If they can integrate the platform with live streaming, hosted E-sports, and commerce, they could have what will turn into the thing that makes Steam look old and tired. If anyone can do it, it may be Amazon, who certainly have the resources to throw at it.

If I was a betting person, I’d bet this is going to be successful, especially 5+ years from now. At any rate, it will be interesting to see how it all shakes out. Something like this is going to require some real commitment.

I was thinking about this last night and arrived at the same general conclusion.

The generation of people who watch Youtubers and Twitch streamers is younger. They don’t have 600 games tied up in an existing platform, and “gaming” for them is partially (or for some, mostly) defined by the social aspect of watching a game played by a particular personality alongside hundreds-to-thousands of internet strangers. If there’s a platform that integrates with that… I dunno. I could see them carving out their own little piece of the market, especially if they get a strategic exclusive or two. And if anyone knows the type of exclusive game that would be popular to stream, it’s Twitch.

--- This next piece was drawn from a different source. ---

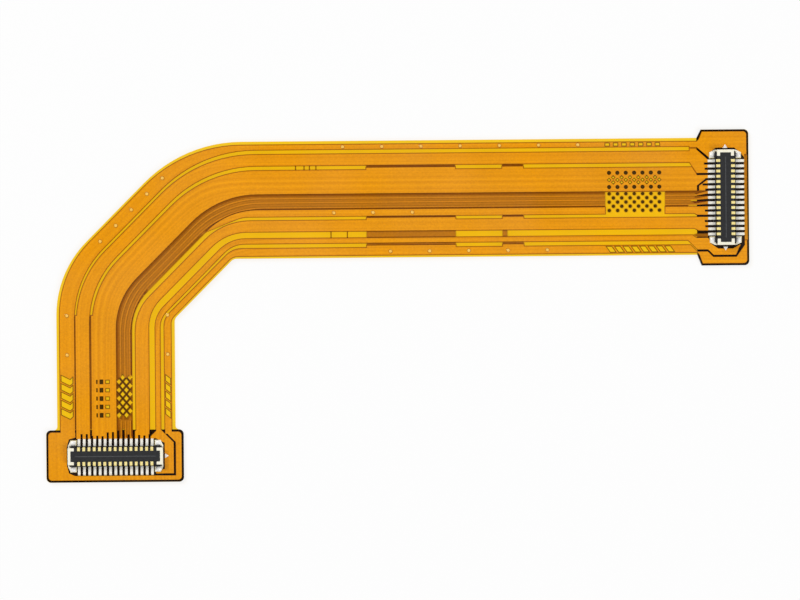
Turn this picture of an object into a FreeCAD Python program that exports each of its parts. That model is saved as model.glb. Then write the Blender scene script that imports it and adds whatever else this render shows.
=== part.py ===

Yup. If the timing for this had been better, imagine a game like Battlegrounds being exclusive to Twitch.

You’re probably right, I do enjoy Twitch but I also feel pretty out of touch with a lot of the other folks in the audience. Also music these days is crap.

That’s the specific game I was going to bring up. There are 90 thousand people watching it now, and God knows how many copies it has sold. Something like that would have put Twitch’s platform on the map from day one if, as you say, the timing had been different.